I was driving tractors by the time I was fourteen. I bailed hay and cut grass. With all the houses on the farm, there were 20 acres of grass that was kept cut like your front lawn. My job from the time I was 14 years old until I was 18 when I left the farm was to cut grass. It took me all week to get done and then I would have to start all over. I got paid $1.65 an hour.
What did you do after high school?
My parents offered me the opportunity to go to college, but I had a sense it would be a waste of their money and my time. I graduated from high school on a Wednesday and went to work at Pepperidge Farms on Thursday night shift. My mother, my brother, my sister and her boyfriend and his father all worked at Pepperidge, so that’s where I went. I was making $8.10 an hour, which was big money back in 1973. For the first time in my life, I was living in the cash.

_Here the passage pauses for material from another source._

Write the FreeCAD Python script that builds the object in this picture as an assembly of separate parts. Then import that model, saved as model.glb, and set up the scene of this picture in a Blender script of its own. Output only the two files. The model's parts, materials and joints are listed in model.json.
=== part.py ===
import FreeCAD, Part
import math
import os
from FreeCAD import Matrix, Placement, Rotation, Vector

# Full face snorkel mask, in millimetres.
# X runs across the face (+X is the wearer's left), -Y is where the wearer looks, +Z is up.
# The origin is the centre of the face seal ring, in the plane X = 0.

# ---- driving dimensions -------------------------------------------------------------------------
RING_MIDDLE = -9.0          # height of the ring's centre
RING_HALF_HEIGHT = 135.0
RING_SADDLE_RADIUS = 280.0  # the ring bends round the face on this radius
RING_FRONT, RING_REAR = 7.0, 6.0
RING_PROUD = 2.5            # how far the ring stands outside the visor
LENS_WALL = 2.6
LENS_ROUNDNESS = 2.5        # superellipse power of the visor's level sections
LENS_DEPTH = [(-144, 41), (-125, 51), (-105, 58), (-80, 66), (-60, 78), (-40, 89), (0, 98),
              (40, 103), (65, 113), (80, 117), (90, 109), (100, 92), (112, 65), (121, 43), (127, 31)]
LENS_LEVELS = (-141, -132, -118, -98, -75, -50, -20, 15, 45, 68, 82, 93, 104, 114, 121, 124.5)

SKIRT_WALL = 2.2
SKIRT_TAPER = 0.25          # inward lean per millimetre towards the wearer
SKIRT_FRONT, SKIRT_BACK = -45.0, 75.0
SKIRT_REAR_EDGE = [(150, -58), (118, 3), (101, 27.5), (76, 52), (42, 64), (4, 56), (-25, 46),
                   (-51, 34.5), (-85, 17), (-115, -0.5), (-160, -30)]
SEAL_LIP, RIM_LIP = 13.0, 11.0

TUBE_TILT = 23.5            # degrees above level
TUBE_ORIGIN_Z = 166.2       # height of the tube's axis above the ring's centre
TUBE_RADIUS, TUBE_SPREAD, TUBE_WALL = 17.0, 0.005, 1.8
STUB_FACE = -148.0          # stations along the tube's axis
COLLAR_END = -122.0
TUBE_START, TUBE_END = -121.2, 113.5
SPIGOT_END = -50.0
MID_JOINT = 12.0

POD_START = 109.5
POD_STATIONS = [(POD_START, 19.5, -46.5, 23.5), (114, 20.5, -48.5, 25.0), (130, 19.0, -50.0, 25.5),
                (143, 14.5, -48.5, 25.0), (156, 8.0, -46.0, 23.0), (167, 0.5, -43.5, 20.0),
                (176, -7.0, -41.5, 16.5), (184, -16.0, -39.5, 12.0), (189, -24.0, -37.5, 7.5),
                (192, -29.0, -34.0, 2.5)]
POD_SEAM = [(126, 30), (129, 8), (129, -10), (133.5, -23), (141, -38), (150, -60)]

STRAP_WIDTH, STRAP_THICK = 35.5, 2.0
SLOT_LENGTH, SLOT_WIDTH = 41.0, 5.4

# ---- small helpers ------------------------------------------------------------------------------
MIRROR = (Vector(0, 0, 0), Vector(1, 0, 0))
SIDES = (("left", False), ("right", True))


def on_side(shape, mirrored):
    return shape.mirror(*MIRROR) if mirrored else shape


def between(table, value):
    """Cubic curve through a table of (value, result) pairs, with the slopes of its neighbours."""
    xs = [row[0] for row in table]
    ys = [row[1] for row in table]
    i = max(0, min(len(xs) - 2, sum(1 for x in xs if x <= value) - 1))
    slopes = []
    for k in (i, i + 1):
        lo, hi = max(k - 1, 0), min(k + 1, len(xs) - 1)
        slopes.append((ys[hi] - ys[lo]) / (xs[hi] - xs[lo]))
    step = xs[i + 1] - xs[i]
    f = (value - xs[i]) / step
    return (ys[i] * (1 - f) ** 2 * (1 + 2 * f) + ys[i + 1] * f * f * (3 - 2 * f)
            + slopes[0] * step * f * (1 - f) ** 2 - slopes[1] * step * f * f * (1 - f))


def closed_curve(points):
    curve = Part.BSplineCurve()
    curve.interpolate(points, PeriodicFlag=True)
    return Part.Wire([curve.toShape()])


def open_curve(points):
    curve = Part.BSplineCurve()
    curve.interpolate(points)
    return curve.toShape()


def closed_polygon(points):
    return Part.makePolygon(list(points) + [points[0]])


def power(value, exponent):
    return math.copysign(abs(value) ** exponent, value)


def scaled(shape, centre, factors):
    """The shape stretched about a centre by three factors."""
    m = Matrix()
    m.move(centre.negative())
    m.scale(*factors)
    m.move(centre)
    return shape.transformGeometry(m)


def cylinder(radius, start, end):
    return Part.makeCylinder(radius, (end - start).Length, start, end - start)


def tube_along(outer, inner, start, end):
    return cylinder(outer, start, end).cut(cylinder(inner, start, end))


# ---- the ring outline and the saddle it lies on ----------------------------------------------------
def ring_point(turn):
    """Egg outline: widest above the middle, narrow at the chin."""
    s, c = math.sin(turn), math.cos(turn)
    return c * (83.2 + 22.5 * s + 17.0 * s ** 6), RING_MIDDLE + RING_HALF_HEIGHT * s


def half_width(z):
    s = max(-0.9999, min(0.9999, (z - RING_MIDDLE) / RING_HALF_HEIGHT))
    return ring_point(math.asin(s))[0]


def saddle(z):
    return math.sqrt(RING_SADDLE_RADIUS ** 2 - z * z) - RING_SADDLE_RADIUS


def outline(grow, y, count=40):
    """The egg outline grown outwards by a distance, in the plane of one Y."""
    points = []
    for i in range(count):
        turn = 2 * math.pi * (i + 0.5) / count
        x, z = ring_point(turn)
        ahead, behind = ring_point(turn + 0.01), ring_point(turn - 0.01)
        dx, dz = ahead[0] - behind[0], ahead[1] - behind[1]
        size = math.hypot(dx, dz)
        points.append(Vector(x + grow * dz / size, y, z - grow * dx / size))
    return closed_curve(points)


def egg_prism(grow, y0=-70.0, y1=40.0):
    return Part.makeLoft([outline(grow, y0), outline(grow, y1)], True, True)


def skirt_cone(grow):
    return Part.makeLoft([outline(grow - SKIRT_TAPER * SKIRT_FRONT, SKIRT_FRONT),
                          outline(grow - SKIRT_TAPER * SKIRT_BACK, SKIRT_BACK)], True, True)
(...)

How long did you work at Pepperidge?
Not long, maybe a year or so. I was working the night shift, and I hated it. I was going to work, and my buddies were all going out to the bars. One night when I was sitting in the cafeteria at Pepperidge I was shivering having just come out of the blast-freeze freezer, it was May and beautiful outside and I’m eating a green hotdog from the pot on the stove. I thought to myself; this is nuts! Every other normal person is sleeping. What am I doing here?

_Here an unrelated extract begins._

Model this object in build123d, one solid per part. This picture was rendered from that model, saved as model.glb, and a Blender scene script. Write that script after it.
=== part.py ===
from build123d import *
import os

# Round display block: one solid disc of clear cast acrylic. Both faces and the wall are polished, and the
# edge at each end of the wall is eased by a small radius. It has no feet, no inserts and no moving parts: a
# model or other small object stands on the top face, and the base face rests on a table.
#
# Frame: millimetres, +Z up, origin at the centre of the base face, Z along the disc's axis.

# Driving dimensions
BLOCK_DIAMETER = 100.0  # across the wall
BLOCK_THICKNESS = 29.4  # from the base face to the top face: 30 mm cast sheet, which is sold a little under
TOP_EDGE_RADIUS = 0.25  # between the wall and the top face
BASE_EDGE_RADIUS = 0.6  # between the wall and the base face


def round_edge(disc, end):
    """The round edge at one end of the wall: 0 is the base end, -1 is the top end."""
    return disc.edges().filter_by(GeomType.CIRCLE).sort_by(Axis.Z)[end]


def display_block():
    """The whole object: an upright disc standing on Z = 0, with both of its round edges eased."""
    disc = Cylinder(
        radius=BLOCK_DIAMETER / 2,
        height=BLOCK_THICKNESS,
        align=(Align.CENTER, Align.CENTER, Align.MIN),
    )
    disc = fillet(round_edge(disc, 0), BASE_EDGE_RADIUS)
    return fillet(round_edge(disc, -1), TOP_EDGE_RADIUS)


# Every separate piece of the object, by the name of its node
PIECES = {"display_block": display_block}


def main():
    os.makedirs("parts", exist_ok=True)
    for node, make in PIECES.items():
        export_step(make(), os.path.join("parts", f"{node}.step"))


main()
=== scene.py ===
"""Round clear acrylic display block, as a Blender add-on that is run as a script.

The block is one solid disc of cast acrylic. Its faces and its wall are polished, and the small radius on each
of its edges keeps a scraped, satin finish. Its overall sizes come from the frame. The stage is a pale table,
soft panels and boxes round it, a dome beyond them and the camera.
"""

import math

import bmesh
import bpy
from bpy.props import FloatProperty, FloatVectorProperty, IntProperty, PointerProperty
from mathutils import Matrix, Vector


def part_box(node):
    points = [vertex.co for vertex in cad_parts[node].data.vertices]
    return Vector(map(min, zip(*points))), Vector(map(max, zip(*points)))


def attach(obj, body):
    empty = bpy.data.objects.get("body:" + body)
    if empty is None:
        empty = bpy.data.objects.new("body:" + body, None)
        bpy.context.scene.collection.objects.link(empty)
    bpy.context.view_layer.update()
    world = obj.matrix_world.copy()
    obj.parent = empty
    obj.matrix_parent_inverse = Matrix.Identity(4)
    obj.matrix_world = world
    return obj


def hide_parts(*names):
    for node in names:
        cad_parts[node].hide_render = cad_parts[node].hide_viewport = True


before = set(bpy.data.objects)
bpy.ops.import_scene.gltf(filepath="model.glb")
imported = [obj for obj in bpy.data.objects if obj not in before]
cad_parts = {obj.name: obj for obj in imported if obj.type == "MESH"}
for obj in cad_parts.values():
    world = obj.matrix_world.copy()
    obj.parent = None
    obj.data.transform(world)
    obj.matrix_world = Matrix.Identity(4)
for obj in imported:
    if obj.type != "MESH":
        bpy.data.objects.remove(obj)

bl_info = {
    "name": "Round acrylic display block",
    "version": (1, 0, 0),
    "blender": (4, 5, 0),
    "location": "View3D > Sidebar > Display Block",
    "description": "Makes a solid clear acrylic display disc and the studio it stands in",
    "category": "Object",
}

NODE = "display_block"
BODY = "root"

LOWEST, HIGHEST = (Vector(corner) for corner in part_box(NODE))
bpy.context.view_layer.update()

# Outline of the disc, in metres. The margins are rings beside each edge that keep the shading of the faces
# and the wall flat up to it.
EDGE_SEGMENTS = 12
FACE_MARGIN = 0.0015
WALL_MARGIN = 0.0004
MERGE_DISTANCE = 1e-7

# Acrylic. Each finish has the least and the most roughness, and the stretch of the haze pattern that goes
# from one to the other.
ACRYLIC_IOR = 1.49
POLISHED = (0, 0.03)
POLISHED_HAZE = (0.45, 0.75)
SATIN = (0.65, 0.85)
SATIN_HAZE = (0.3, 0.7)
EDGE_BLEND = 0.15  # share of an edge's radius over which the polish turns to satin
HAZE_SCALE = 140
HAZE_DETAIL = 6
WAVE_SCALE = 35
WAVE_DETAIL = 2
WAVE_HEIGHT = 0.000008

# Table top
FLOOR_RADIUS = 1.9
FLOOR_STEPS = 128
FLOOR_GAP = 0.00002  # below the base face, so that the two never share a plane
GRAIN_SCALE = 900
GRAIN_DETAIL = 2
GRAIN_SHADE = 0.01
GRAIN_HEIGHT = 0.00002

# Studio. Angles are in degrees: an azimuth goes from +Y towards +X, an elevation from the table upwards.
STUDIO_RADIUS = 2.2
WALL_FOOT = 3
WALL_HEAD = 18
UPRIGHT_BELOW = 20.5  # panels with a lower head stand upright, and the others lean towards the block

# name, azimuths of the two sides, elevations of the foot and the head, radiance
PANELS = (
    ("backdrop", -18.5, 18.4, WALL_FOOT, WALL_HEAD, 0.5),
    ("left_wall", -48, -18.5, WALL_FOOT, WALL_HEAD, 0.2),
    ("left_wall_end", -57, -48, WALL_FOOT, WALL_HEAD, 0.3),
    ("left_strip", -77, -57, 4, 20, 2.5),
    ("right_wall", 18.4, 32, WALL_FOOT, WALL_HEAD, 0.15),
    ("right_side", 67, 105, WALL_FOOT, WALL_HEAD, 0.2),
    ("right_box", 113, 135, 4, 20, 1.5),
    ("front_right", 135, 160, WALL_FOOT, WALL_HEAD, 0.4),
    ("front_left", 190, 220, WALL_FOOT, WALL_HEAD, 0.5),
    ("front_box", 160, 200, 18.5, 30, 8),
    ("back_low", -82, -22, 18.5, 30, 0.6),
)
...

So what did you do with this epiphany?
I didn’t just up and quit. Rather I went home, took a shower, put on a shirt and tie, took out the newspaper and started looking for a job. I saw a classified ad for a shop helper at Brewer Sheet Metal in West Chester, that stated, ‘no experience required.’ When I got to Brewer’s to fill out an application, I recognized the receptionist and begged her to help me get at least an interview.

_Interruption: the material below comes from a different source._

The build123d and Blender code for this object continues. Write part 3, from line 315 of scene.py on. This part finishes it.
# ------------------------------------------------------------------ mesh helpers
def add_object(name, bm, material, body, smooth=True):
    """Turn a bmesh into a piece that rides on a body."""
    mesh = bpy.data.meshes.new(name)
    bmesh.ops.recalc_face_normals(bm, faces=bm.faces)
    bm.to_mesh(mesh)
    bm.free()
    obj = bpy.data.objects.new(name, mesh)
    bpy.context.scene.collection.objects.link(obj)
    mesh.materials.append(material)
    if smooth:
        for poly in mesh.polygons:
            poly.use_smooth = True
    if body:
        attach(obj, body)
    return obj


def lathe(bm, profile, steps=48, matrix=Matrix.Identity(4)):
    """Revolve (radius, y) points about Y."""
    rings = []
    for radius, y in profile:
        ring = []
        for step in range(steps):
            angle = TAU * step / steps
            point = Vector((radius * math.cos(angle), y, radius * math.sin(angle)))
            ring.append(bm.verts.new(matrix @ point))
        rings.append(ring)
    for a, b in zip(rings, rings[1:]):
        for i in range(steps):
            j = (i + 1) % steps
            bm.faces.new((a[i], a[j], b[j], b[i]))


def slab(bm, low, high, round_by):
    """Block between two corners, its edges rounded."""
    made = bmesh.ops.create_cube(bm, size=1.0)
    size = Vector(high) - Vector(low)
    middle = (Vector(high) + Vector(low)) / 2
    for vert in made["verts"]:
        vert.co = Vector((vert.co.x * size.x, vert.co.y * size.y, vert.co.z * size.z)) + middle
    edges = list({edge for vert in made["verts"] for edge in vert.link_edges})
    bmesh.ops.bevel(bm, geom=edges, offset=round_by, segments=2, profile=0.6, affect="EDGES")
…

I got the interview and landed the job. I took a huge pay cut down to $3.50 an hour. I had to sell my car and started driving a beater. Everything was ok though because I was doing day work!
So how did you get from sweeping the floors at Brewers to starting your own business?
I worked for Brewer’s for three years during which time I married my high school sweetheart. I knew pretty quickly the marriage wasn’t going to work, and after a year and a month we split up. Shortly after we split up, I left Brewers and went to work selling plumbing supplies for Conrad Muhly in West Chester. The inside support at Muhly wasn’t what I needed and eventually went to work as plumber for Marv Weinberg and then for Glauner.
One day out of the blue, Vernon Brewer, owner of Brew Sheet Metal, called me saying he needed a retail salesman. I went back to Brewer’s and liked retail sales. Eventually, I realized though there was no chance of me ever owning that business.
I went to work as a project manager for John Haley Company in Paoli. I was coordinating crews, running stuff and doing a little sales on the side.
After working for Haley for ten years, I met these two guys who wanted me to run projects for a geothermal design company they owned. The opportunity didn’t feel right so I said thanks, but no thanks. Over dinner with the same set of guys six months later, one of the investors in the geothermal business asked me, what I wanted to do. I told him about a business plan I had written for a heating / air conditioning business. He recommended I review the business plan with Jim Lennon a partner at Mallie. Once Jim had read the plan, he asked me what I needed to get started. I told him $100,000. He thought it was closer to $200,000 but said he liked the plan and promised to get back to me.
A week later, the investor who referred me to Jim called me back and said he and his brother, both of who, as it turned out, were very wealthy, wanted to invest in my business plan. They gave me the $200,000, made me 40 percent owner. My only obligation to them was I had to run projects for the two geothermal guys on any installation they sold within a 35-mile radius of Philadelphia. Otherwise, I could do whatever I wanted with the business. That’s how Brandywine Valley Heating & Air Conditioning got started in 1993.
You mentioned you were a volunteer fireman, Bill. What company and what do you do for them?
Of all of the volunteer work I do being a firefighter is the most gratifying. I have been an active volunteer all of my adult life. I joined the WCFD in 1974 and I am still driving and riding the trucks. we train every Thursday night. I carry a pager 24/7 and go to calls when ever I am able. I am a proud member of Fame Fire Company. I also am currently co-chairing a very important capital campaign to raise money to construct an 8,000 square foot 2 story addition for some specialized rescue equipment and to provide housing for a live-in program for college students that are active volunteers.
Looking forward to the new year Bill, what are your biggest challenges and opportunities
It’s been a fun ride and I love what I’m doing. The first five years we built the business to $5 million is sales. We’re at 48 employees now, and I think we can get to $12 million without adding more employees. We can do that if we pick our projects well and become more efficient. Once we get to $12 million, I want to get some cash stashed away and then make a run at $ 20 million.
What’s the best piece of advice anyone ever gave you?
Vernon Brewer, who I refer to affectionately as my business dad, taught me some very important time tested business lessons. Always collect your money, never sell to restaurants, deliver what you promise and work “on” your business not “in” your business. Do not get caught up in the daily whirlwind and stay focused, he told me very simply, just keep your eye on the apple.